Please stop beating yourself up over the things you feel. I know what it's like; I have the most ridiculous triggers. Such as how I ate undercooked noodles right after my trauma, so now I have to boil my noodles extremely well to be 100% sure I don't get a flashback. While actually what I'm doing is still reminding me of what happened.

Terrible things happened to you and you need to recover from that. As my own therapist recently told me: the fear you feel, the things that trigger you, they're all a completely natural reaction to what you've been through. It is in no way something weak, as it is nothing you or anyone else can decide on.

I wish you the best on your journey.
 
Thanks for the reply Snow White.

I am going to therapy. I did my 5th week yesterday. We are doing EFT Therapy right now. I was diagnosed BP when I was a kid, I don't know that i even believe that anymore. I guess its possible. But I am 34, and these cycles happen every 3 years or so but to this extent its been maybe 14 years since a breakdown like this, this is reminiscent of when i was 19. I mean I have had some depression last year, but it didn't really interfere with my life as there were no panic attacks.

I am trying to be optimistic, because I have never got "stuck" with these panic attacks (fingers crossed) they come and i deal with them, and they leave me.

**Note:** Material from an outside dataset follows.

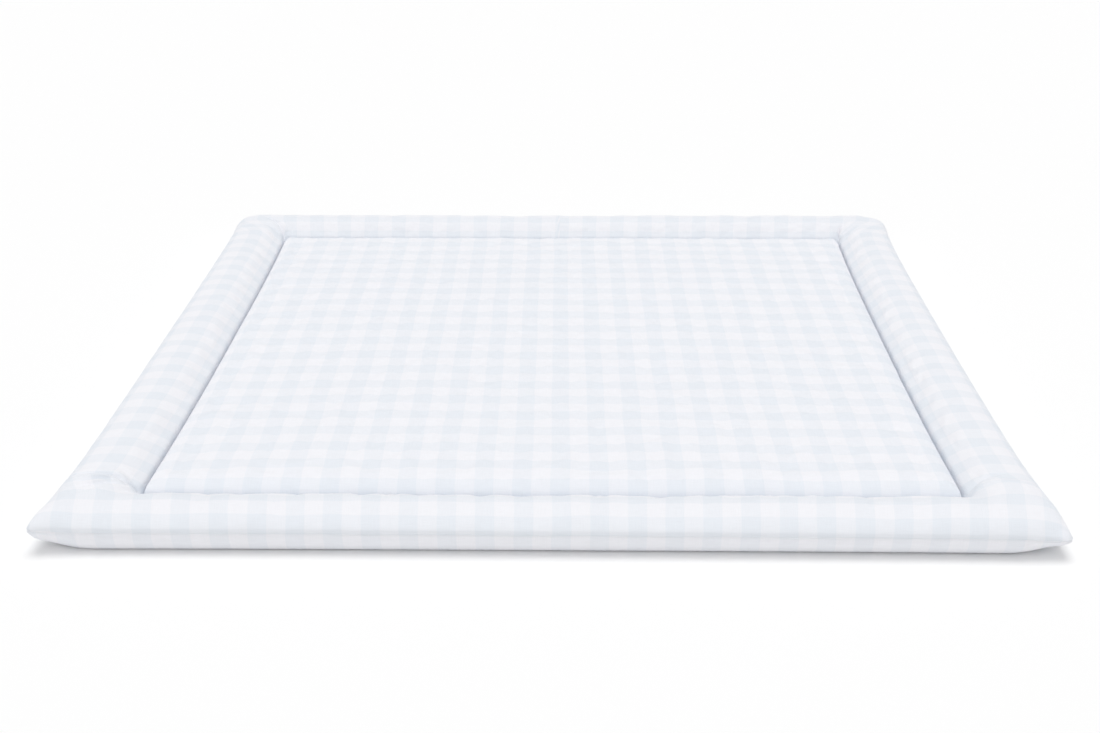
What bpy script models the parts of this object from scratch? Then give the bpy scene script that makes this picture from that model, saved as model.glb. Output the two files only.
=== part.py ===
"""Padded play mat of gingham cotton, as it lies flat on a floor.

One filled solid: a low crowned centre, a sewn channel round it, and a puffy border roll that ends in a
perimeter seam at half its height, with four pointed corner tips a little off the floor. The origin is on
the floor under the middle of the mat, with +X along its width and +Y towards its back edge.
"""

import math

import bmesh
import bpy

# Driving dimensions, in metres
CHECK = 0.0197
PANEL_WIDTH = 42 * CHECK
PANEL_DEPTH = 38.4 * CHECK
BORDER_WIDTH = 0.0865
ROLL_HEIGHT = 0.0395
PANEL_HEIGHT = 0.0290
CROWN_HEIGHT = 0.0325
CHANNEL_HEIGHT = 0.0190
SEAM_HEIGHT = 0.0230
PANEL_EDGE = 0.040
TIP_SIZE = 0.055
UNDER_REACH = 0.0155
UNDER_SLANT = 0.0035
CONTACT_RADIUS = 0.048

# How far each side is drawn in at its middle: left and right, then front and back
DRAW_IN_X = {-1: 0.0060, 1: 0.0120}
DRAW_IN_Y = {-1: 0.0020, 1: 0.0035}

# The corner tips, by side and end: how far each is pulled in towards the middle, and its lift off the floor
CORNERS = {
    (-1, -1): (0.000, 0.0030),
    (1, -1): (0.005, 0.0025),
    (-1, 1): (0.007, 0.0000),
    (1, 1): (0.011, 0.0000),
}

# Mesh steps: cells across the border, across the centre's soft edge, across its middle, and down the base
BORDER_CELLS = 11
EDGE_CELLS = 5
MIDDLE_CELLS = 12
BASE_CELLS = 6

# The main creases of the border. Each runs from a stitched corner, given by its two signs, along a
# heading in degrees that is measured from +X or -X towards the mat's own front or back edge.
CREASES = (
    # side, end, heading, length, width, depth
    (-1, -1, -12, 0.070, 0.011, 0.0060),
    (-1, -1, 12, 0.055, 0.009, 0.0040),
    (1, -1, -24, 0.060, 0.010, 0.0050),
    (-1, 1, 58, 0.095, 0.010, 0.0085),
    (1, 1, 62, 0.060, 0.010, 0.0055),
)

CLOTH_COLOR = (0.80, 0.87, 0.95, 1.0)


def clear_scene():
    for obj in list(bpy.data.objects):
        bpy.data.objects.remove(obj, do_unlink=True)


def quarter_round(share, power=2.2):
    """Height of a soft quarter round, from 0 at its foot to 1 at its top."""
    share = min(max(share, 0.0), 1.0)
    return (1.0 - (1.0 - share) ** power) ** (1.0 / power)


def smooth_step(share):
    share = min(max(share, 0.0), 1.0)
    return share * share * (3.0 - 2.0 * share)


def stations(half_panel):
    """Places along one axis, close together where the surface turns fast."""
    half = [half_panel - PANEL_EDGE]
    for i in range(1, EDGE_CELLS + 1):
        half.append(half_panel - PANEL_EDGE * math.cos(0.5 * math.pi * i / EDGE_CELLS))
    for i in range(1, BORDER_CELLS + 1):
        turn = math.pi * i / BORDER_CELLS
        half.append(half_panel + BORDER_WIDTH * 0.5 * (1.0 - math.cos(turn)))
    step = 2.0 * half[0] / MIDDLE_CELLS
    middle = [-half[0] + step * i for i in range(1, MIDDLE_CELLS)]
    return [-place for place in reversed(half)] + middle + half


def crease_depth(x, y):
    """Depth of the creases at one place."""
    total = 0.0
    for side, end, heading, length, width, depth in CREASES:
        turn = math.radians(heading)
        out = side * x - 0.5 * PANEL_WIDTH
        along_edge = end * y - 0.5 * PANEL_DEPTH
        along = out * math.cos(turn) + along_edge * math.sin(turn)
        across = along_edge * math.cos(turn) - out * math.sin(turn)
        fade = smooth_step(along / 0.012) * smooth_step((length - along) / (0.5 * length))
        total += depth * fade * math.exp(-((across / width) ** 2))
    return total


def panel_height(out_x, out_y):
    """Height of the crowned centre, where both distances past its edge are below zero."""
    soft = quarter_round(-out_x / PANEL_EDGE) * quarter_round(-out_y / PANEL_EDGE)
    share_x = 1.0 + 2.0 * out_x / PANEL_WIDTH
    share_y = 1.0 + 2.0 * out_y / PANEL_DEPTH
    crown = (1.0 - share_x ** 4) * (1.0 - share_y ** 4)
    height = CHANNEL_HEIGHT + (PANEL_HEIGHT - CHANNEL_HEIGHT) * soft
    return height + (CROWN_HEIGHT - PANEL_HEIGHT) * crown


def border_height(out_x, out_y):
    """Height of the border roll: up from the sewn channel, and down to the perimeter seam."""
    half_width = 0.5 * BORDER_WIDTH
    from_channel = math.hypot(max(out_x, 0.0), max(out_y, 0.0))
    rise = quarter_round(from_channel / half_width)
    crest = CHANNEL_HEIGHT + (ROLL_HEIGHT - CHANNEL_HEIGHT) * rise
    left_x = quarter_round((BORDER_WIDTH - out_x) / half_width, 2.6)
    left_y = quarter_round((BORDER_WIDTH - out_y) / half_width, 2.6)
    return SEAM_HEIGHT + (crest - SEAM_HEIGHT) * left_x * left_y


def tip_share(out_x, out_y):
    """1 at a corner tip, and 0 from one tip size away."""
    away = math.hypot(BORDER_WIDTH - out_x, BORDER_WIDTH - out_y)
    return 1.0 - smooth_step(away / TIP_SIZE)


def drawn_in(place, half_panel, share_along, draw_in):
    """A place on one axis, pulled in towards the middle of each side and not at the corners."""
    out = max(abs(place) - half_panel, 0.0) / BORDER_WIDTH
    pull = draw_in * out * (1.0 - share_along ** 4)
    return place - math.copysign(pull, place)


def laid(x, y, height):
    """A place on the plain rectangle, moved to where the drawn-in sides and the corner tips lie."""
    side = -1 if x < 0.0 else 1
    end = -1 if y < 0.0 else 1
    share_x = x / (0.5 * PANEL_WIDTH + BORDER_WIDTH)
    share_y = y / (0.5 * PANEL_DEPTH + BORDER_WIDTH)
    pull, lift = CORNERS[side, end]
    tip = tip_share(abs(x) - 0.5 * PANEL_WIDTH, abs(y) - 0.5 * PANEL_DEPTH)
    return (
        drawn_in(x, 0.5 * PANEL_WIDTH, share_y, DRAW_IN_X[side]) - side * pull * tip,
        drawn_in(y, 0.5 * PANEL_DEPTH, share_x, DRAW_IN_Y[end]) - end * pull * tip,
        height + lift * tip * height / SEAM_HEIGHT,
    )


def top_height(x, y):
    out_x = abs(x) - 0.5 * PANEL_WIDTH
    out_y = abs(y) - 0.5 * PANEL_DEPTH
    if max(out_x, out_y) < 0.0:
        return panel_height(out_x, out_y)
    return border_height(out_x, out_y) - crease_depth(x, y)


def contact_place(x, y):
    """Where the base panel below a point of the perimeter seam meets the floor."""
    reach_x = 0.5 * PANEL_WIDTH + BORDER_WIDTH
    reach_y = 0.5 * PANEL_DEPTH + BORDER_WIDTH
    under = UNDER_REACH + UNDER_SLANT * x / reach_x
    core_x = reach_x - under - CONTACT_RADIUS
    core_y = reach_y - under - CONTACT_RADIUS
    turn_x = max(abs(x) - core_x, 0.0) / (reach_x - core_x)
    turn_y = max(abs(y) - core_y, 0.0) / (reach_y - core_y)
    turn = math.hypot(turn_x, turn_y)
    floor_x = min(abs(x), core_x) + CONTACT_RADIUS * turn_x / turn
    floor_y = min(abs(y), core_y) + CONTACT_RADIUS * turn_y / turn
    return math.copysign(floor_x, x), math.copysign(floor_y, y)


def base_place(seam_x, seam_y, turn):
    """A place on the base panel, a turn in radians down from the seam, where a quarter turn is the floor."""
    floor_x, floor_y = contact_place(seam_x, seam_y)
    inward = 1.0 - math.cos(turn)
    x = seam_x + (floor_x - seam_x) * inward
    y = seam_y + (floor_y - seam_y) * inward
    return laid(x, y, SEAM_HEIGHT * (1.0 - math.sin(turn)))


def add_top_panel(mesh):
    """A grid whose rows and columns move to their stations, then up onto the padded surface.

    It returns the perimeter's vertices, each with its place on the plain rectangle.
    """
    across = stations(0.5 * PANEL_WIDTH)
    deep = stations(0.5 * PANEL_DEPTH)
    columns = len(across) - 1
    rows = len(deep) - 1
    bmesh.ops.create_grid(mesh, x_segments=columns, y_segments=rows, size=1.0)
    seam = {}
    for vert in mesh.verts:
        x = across[round((vert.co.x + 1.0) * 0.5 * columns)]
        y = deep[round((vert.co.y + 1.0) * 0.5 * rows)]
        vert.co = laid(x, y, top_height(x, y))
        if vert.is_boundary:
            seam[vert] = (x, y)
    return seam


def add_base_panel(mesh, seam):
    """The perimeter is extruded ring by ring, round and down to the floor, and closed with a flat face."""
    rim = [edge for edge in mesh.edges if edge.is_boundary]
    for ring in range(1, BASE_CELLS + 1):
        turn = 0.5 * math.pi * ring / BASE_CELLS
        grown = bmesh.ops.extrude_edge_only(mesh, edges=rim)["geom"]
        rim = [part for part in grown if isinstance(part, bmesh.types.BMEdge) and part.is_boundary]
        verts = [part for part in grown if isinstance(part, bmesh.types.BMVert)]
        seam = {vert: seam_above(vert, seam) for vert in verts}
        for vert, (seam_x, seam_y) in seam.items():
            vert.co = base_place(seam_x, seam_y, turn)
    bmesh.ops.edgeloop_fill(mesh, edges=rim)


def seam_above(vert, seam):
    """The seam place above a new vertex, found by the vertex that it was extruded from."""
    for edge in vert.link_edges:
        other = edge.other_vert(vert)
        if other in seam:
            return seam[other]
    raise RuntimeError("the base panel's vertex has nothing above it")


def centre_on_origin(mesh):
    """The uneven sides and corners are balanced, so that the origin is under the middle of the whole mat."""
    for axis in (0, 1):
        places = [vert.co[axis] for vert in mesh.verts]
        middle = 0.5 * (min(places) + max(places))
        for vert in mesh.verts:
            vert.co[axis] -= middle


def cloth_material():
    material = bpy.data.materials.new("gingham_cotton")
    material.use_nodes = True
    shader = material.node_tree.nodes["Principled BSDF"]
    shader.inputs["Base Color"].default_value = CLOTH_COLOR
    shader.inputs["Roughness"].default_value = 0.9
    shader.inputs["Metallic"].default_value = 0.0
    return material


def make_play_mat(collection):
    mesh = bmesh.new()
    seam = add_top_panel(mesh)
    add_base_panel(mesh, seam)
    centre_on_origin(mesh)
    bmesh.ops.recalc_face_normals(mesh, faces=mesh.faces)
    data = bpy.data.meshes.new("play_mat")
    mesh.to_mesh(data)
    mesh.free()
    data.shade_smooth()
    data.materials.append(cloth_material())
    collection.objects.link(bpy.data.objects.new("play_mat", data))


def main():
    clear_scene()
    collection = bpy.data.collections.new("baby_play_mat")
    bpy.context.scene.collection.children.link(collection)
    make_play_mat(collection)


main()
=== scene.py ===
"""Padded play mat of pale blue gingham cotton, lying flat on a pale floor.

The mat is one closed, filled form: a crowned centre, a sewn channel round it, and a puffy border roll that
ends in a perimeter seam at half its height, above a base panel of the same cloth. The cloth swells between
its seams in a short simulation. The stitches of the channel and of the perimeter are pieces of their own.
Lengths are in metres. Places are measured from the middle of the stitched centre, on the floor.
"""

import math

import bmesh
import bpy
import numpy as np
from mathutils import Matrix, Vector


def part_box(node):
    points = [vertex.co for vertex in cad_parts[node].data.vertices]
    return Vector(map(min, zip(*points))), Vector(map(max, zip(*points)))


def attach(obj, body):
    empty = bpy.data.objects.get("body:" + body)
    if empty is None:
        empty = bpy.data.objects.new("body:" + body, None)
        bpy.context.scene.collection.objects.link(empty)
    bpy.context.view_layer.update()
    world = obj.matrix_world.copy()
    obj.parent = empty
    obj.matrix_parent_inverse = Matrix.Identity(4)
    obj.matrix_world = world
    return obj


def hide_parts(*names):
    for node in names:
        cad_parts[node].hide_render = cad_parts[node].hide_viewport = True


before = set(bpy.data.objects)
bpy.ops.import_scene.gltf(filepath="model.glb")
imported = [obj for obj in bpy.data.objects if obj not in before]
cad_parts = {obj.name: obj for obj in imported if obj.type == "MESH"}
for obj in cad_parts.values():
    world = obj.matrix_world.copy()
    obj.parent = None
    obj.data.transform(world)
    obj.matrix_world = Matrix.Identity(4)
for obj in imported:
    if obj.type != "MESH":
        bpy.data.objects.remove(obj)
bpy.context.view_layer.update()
MAT_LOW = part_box("play_mat")[0]

bl_info = {
    "name": "Padded Gingham Play Mat",
    "version": (1, 0, 0),
    "blender": (4, 5, 0),
    "location": "View3D > Sidebar > Play Mat",
    "description": "Builds a padded play mat with a sewn channel and a border roll",
    "category": "Object",
}

BODY = "root"
NODE = "play_mat"

# The cloth's own measure: one check, and one repeat of a coloured and a white check
CHECK = 0.0197
REPEAT = 2.0 * CHECK

# Plan sizes: the stitched rectangle and the border outside it, along X and along Y
PANEL_HALF_X = 21.0 * CHECK + 0.0037
PANEL_HALF_Y = 19.2 * CHECK
BORDER_X = 0.0828
BORDER_Y = 0.0865
REACH_X = PANEL_HALF_X + BORDER_X
REACH_Y = PANEL_HALF_Y + BORDER_Y

# The middle of the stitched centre in the frame, whose origin is under the middle of the whole mat
CENTRE = Vector((MAT_LOW.x + REACH_X, MAT_LOW.y + REACH_Y, 0.0))

# How far each side is drawn in at its middle: left and right, then front and back
DRAW_IN_X = {-1: 0.0060, 1: 0.0120}
DRAW_IN_Y = {-1: 0.0020, 1: 0.0035}

# How far the left and right sides spread outwards again towards the front corners
FLARE = 0.0042
FLARE_LENGTH = 0.150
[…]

I see people who have always been this way. For me, its like, I have a good life, I am productive, outgoing. Then this hits me and all of that disappears, then its hell time. I am not new to this, so some things that would send people running i stand there and feel. I cant put my finger on why I face the fear, and it goes away and comes back with a week intermission. Is it normal to go to a store the previous day and do ok, then freak out the next? Anyone else have this, how do you gauge your progress and know what your up against? Maybe I am not giving it enough time, I feel better then I did a month ago. I am just not used to going into a store for a drink and shaking so bad at the checkout, probably looks like a seizure. I am not used to this type of mental restriction over mundane things like a mall or store. I felt like when my mood improved this would but its lingering. Thanks for listening
 
It might help to sort out what is Ativan related. I don't know how long you've taken them, how much you take, if you take them every day, etc. but consider writing down when you take them and when the anxiety comes, how long it's been since you've taken them and so on.

I know you had anxiety before you took any or you wouldn't have gotten a prescription. They can be a great help and they can also exacerbate things.

If a person takes them every day for two weeks, their tolerance builds and they need more to get the original effect. Your natural GABA neurotransmitters which are one of the body's natural calming elements stop their organic production once you introduce the synthetic equivalent so that when you don't take a dose, you have no natural calm inducing chemicals within. Your anxiety becomes greater than it felt originally. It takes a while for your natural neurotransmitters to come back and do what they are supposed to.

Our symptoms can be so debilitating sometimes that we need meds to function for a while. But the original wound must be worked on to heal or it is simply camouflaged by drugs and there is no healing taking place so that when the drugs are removed, it's as bad as it was before - only now you have withdrawal to contend with.

So I guess I am just saying that keep in mind that once you are regularly taking Ativan and you stop, you will feel anxiety equal to or greater than before because it doesn't heal anything, it just buries it. Hopefully your T is effective in helping you release the trauma energy that is breaking out. It wants to leave your body so you can feel whole again.
 
I get like this when I am fighting memories. My own PTSD carried severe amnesia and I was very resistant to letting myself remember any of it. Seemingly random anxiety attacks, etc., were the fruits of my resistance. They became unbearable in my mid-30s when the stresses of career, etc., were hitting full stride.

Just how it was for me. Hope you get yours sorted, Audiomaze.